On April 27, the Senate Committee on Aging sponsored a briefing entitled, “Aging Without Community: the Consequences of Isolation and Loneliness.” The hearing examined the consequences that social isolation and loneliness can have on older adults and those with disabilities as well as highlighting resources and programs to reduce and prevent isolation. One of the panelists, Richard Creech of Harrisburg, PA, discussed how technology can help maintain and enhance interpersonal relationships. Mr. Creech, who has cerebral palsy and uses a wheelchair, offered his testimony using an augmentative communication device. Watch the archived briefing on theCommittee’s website.
The Architectural and Transportation Barriers Compliance Board (Access Board or Board) released a final rule on January 9 that updates accessibility requirements for information and communication technology (ICT) in the federal sector covered by Section 508 of the Rehabilitation Act. The rule also refreshes guidelines for telecommunications equipment subject to Section 255 of the Communications Act. The rule was developed in response to market trends and innovations in technology. The updated requirements specify the technologies covered and provide requirements for hardware, software, and support documentation and services. Access is addressed for all types of disabilities, including those pertaining to vision, hearing, color perception, speech, cognition, manual dexterity, and reach. The rule restructures provisions so that they are categorized by functionality instead of by product type due to the increasingly multi-functional capabilities of ICT products. The rule will take effect in one year. The Board will conduct awebinar on the rule on February 2.

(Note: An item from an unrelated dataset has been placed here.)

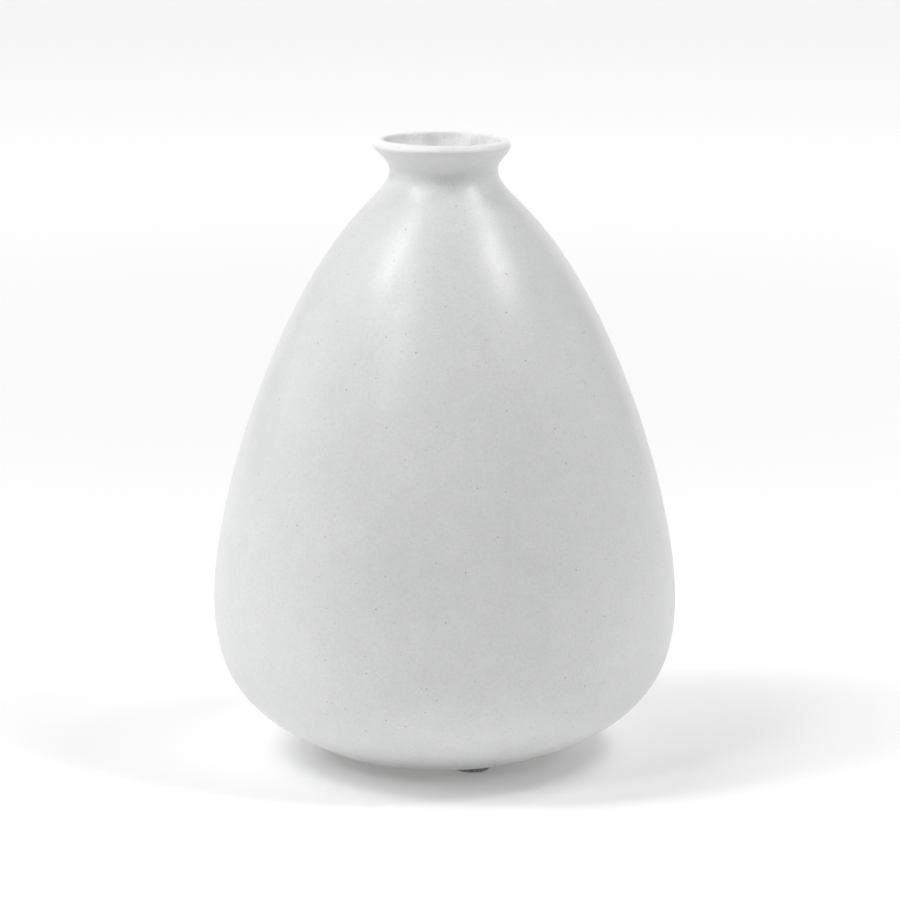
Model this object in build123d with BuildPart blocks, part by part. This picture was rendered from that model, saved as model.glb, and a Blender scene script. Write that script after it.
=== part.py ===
from build123d import *
import os

# Ceramic bud vase: a slip-cast teardrop body with a narrow waist and a flared lip,
# standing on self-adhesive felt pads.
#
# Frame: +Z up along the vase's axis. The origin is on that axis, in the plane that the
# pads stand on, and the front of the vase faces -Y. Millimetres throughout.

# Outside of the ceramic
height = 195.0  # standing plane to the top of the lip
foot_diameter = 73.0  # flat land that the pads stick to
belly_diameter = 145.4  # widest ring of the body
belly_height = 49.5  # standing plane to that ring
waist_diameter = 33.4  # narrowest ring, under the lip
waist_drop = 9.9  # top of the lip down to the waist
lip_diameter = 42.4
lip_drop = 2.4  # top of the lip down to its widest ring
lip_thickness = 3.4

# Walls
wall = 4.5  # body
neck_wall = 3.2  # at the waist
flare_wall = 2.8  # between the waist and the lip
base_thickness = 6.0  # from the land up to the floor of the cavity

# Shallow dish in the underside, inside the land
dish_diameter = 28.0
dish_depth = 1.5

# Felt pads, each stuck on with a film of adhesive
pad_count = 3
pad_diameter = 10.0
pad_thickness = 2.7
pad_edge_radius = 0.8  # soft edge round the standing face
pad_pitch_radius = 25.0  # vase axis to pad centre
pad_first_angle = -70.2  # from +X, so the first pad is a little right of the front
film_thickness = 0.3
film_margin = 0.25  # from the film's edge out to the pad's edge

# The course of the outline between two rings, as pairs of shares: of the way up from
# the lower ring to the upper one, and of the way out from the narrower to the wider.
HEEL_COURSE = [(0.071, 0.208), (0.180, 0.471), (0.34, 0.716), (0.555, 0.897), (0.772, 0.977)]
SHOULDER_COURSE = [
    (0.186, 0.947),
    (0.416, 0.799),
    (0.647, 0.574),
    (0.831, 0.312),
    (0.923, 0.124),
    (0.965, 0.033),
]
FLARE_COURSE = [(0.493, 0.422), (0.747, 0.80)]

# Where the cavity keeps the wall's thickness, as shares along the outline
HEEL_FOLLOWED = [0.82, 0.62, 0.42, 0.27]
SHOULDER_FOLLOWED = [0.89, 0.79, 0.66, 0.50, 0.34, 0.17]
FLARE_FOLLOWED = [0.55]

land_z = pad_thickness + film_thickness
floor_z = land_z + base_thickness
foot_radius = foot_diameter / 2
belly_radius = belly_diameter / 2
waist_radius = waist_diameter / 2
lip_radius = lip_diameter / 2
dish_radius = dish_diameter / 2
waist_z = height - waist_drop
lip_z = height - lip_drop

UP, DOWN, INWARD, OUTWARD = (0, 1), (0, -1), (-1, 0), (1, 0)


def rising(narrow, wide, course, lower, upper):
    """Points of a course between the heights of two rings and between their radii."""
    return [
        (narrow + out * (wide - narrow), lower + up * (upper - lower))
        for up, out in course
    ]


def inside(edge, shares, depth):
    """Points at one depth inside an edge of the outline that runs upwards."""
    points = []
    for share in shares:
        on, along = edge @ share, edge % share
        points.append((on.X - depth * along.Y, on.Y + depth * along.X))
    return points


with BuildPart() as vase_body:
    with BuildSketch(Plane.XZ):
        with BuildLine():
            # Outside, from the foot up over the lip
            heel = Spline(
                (foot_radius, land_z),
                *rising(foot_radius, belly_radius, HEEL_COURSE, land_z, belly_height),
                (belly_radius, belly_height),
                tangents=[(1, 0.4), UP],
            )
            shoulder = Spline(
                (belly_radius, belly_height),
                *rising(waist_radius, belly_radius, SHOULDER_COURSE, belly_height, waist_z),
                (waist_radius, waist_z),
                tangents=[UP, UP],
            )
            flare = Spline(
                (waist_radius, waist_z),
                *rising(waist_radius, lip_radius, FLARE_COURSE, waist_z, lip_z),
                (lip_radius, lip_z),
                tangents=[UP, UP],
            )
            crown = EllipticalCenterArc(
                (lip_radius - lip_thickness / 2, lip_z),
                lip_thickness / 2,
                lip_drop,
                arc_size=180,
            )

            # Inside, from the lip down to the floor of the cavity
            throat = Spline(
                crown @ 1,
                *inside(flare, FLARE_FOLLOWED, flare_wall),
                (waist_radius - neck_wall, waist_z),
                tangents=[DOWN, DOWN],
            )
            cavity_shoulder = Spline(
                throat @ 1,
                *inside(shoulder, SHOULDER_FOLLOWED, wall),
                (belly_radius - wall, belly_height),
                tangents=[DOWN, DOWN],
            )
            cavity_heel = Spline(
                cavity_shoulder @ 1,
                *inside(heel, HEEL_FOLLOWED, wall),
                (foot_radius - base_thickness, floor_z),
                tangents=[DOWN, INWARD],
            )
            Polyline(cavity_heel @ 1, (0, floor_z), (0, land_z + dish_depth))

            # Underside: the dish, then the flat land out to the foot
            dish = TangentArc(
                (0, land_z + dish_depth),
                (dish_radius, land_z),
                tangent=OUTWARD,
            )
            Line(dish @ 1, heel @ 0)
        make_face()
    revolve(axis=Axis.Z)
vase_body.part.label = "vase_body"

pieces = [vase_body.part]
pad_places = PolarLocations(
    pad_pitch_radius, pad_count, start_angle=pad_first_angle
).locations
for number, place in enumerate(pad_places, start=1):
    with BuildPart() as felt_pad:
        with BuildSketch():
            with Locations(place):
                Circle(pad_diameter / 2)
        extrude(amount=pad_thickness)
        fillet(felt_pad.edges().group_by(Axis.Z)[0], radius=pad_edge_radius)
    felt_pad.part.label = f"felt_pad_{number}"

    with BuildPart() as adhesive_film:
        with BuildSketch(Plane.XY.offset(pad_thickness)):
            with Locations(place):
                Circle(pad_diameter / 2 - film_margin)
        extrude(amount=film_thickness)
    adhesive_film.part.label = f"adhesive_film_{number}"

    pieces += [felt_pad.part, adhesive_film.part]

os.makedirs("parts", exist_ok=True)
for piece in pieces:
    export_step(piece, f"parts/{piece.label}.step")
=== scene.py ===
import logging
import math
import random
from dataclasses import dataclass
from enum import Enum
from typing import Callable, Iterable, Sequence

import bmesh
import bpy
import numpy as np
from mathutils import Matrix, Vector, noise


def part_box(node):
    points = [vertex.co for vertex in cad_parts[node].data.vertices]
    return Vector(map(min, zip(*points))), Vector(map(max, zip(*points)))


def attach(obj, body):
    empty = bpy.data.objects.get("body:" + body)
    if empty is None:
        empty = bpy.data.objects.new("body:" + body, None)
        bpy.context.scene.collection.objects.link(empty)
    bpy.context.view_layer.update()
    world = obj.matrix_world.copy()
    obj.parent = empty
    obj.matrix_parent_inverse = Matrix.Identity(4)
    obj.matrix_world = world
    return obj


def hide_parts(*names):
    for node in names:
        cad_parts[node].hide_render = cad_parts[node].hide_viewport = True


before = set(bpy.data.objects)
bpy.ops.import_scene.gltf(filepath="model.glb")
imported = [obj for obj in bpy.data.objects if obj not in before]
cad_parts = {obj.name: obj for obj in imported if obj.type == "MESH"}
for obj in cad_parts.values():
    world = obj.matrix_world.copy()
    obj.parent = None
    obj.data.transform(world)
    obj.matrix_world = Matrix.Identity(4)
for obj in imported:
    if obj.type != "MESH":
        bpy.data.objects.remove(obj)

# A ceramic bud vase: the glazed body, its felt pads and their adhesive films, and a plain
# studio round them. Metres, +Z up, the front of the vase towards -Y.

log = logging.getLogger("bud_vase")

MM = 0.001
MEASURED_FROM = 1e-6  # nearer the axis than this, a point is on it
ROOT_BODY = "root"
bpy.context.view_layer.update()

Ring = tuple[float, float]  # radius and height of a ring of the vase
Slope = tuple[float, float]  # the way of a curve, outwards and up
Course = tuple[tuple[float, float], ...]  # shares of the way up and of the way out
Wave = tuple[float, float]  # size and height of an unevenness
Place = tuple[float, float, float]
Colour = tuple[float, float, float]
Rows = list[list[bmesh.types.BMVert]]


class Layer(Enum):
    """What a face of the vase is covered with."""

    GLAZE = 0
    CLAY = 1
    THIN_GLAZE = 2


class Lamp(Enum):
    """The kinds of light in the studio."""

    SOFTBOX = "AREA"
    OPEN_SKY = "SUN"


# ---------------------------------------------------------------- shader maths


# Sockets of a Mix node that mixes colours
MIX_FACTOR, MIX_UNDER, MIX_OVER, MIX_RESULT = 0, 6, 7, 2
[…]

On January 9, the Architectural and Transportation Barriers Compliance Board (Access Board) issued a final rule on Standards for Accessible Medical Diagnostic Equipment (MDE). The accessibility standards provide minimum technical criteria for MDE, including but not limited to, examination tables, examination chairs, weight scales, and mammography equipment. The MDE Standards do not impose any mandatory requirements on health care providers or medical device manufacturers. However, other agencies may issue regulations or adopt policies that require health care providers to acquire accessible MDE that complies with these Standards.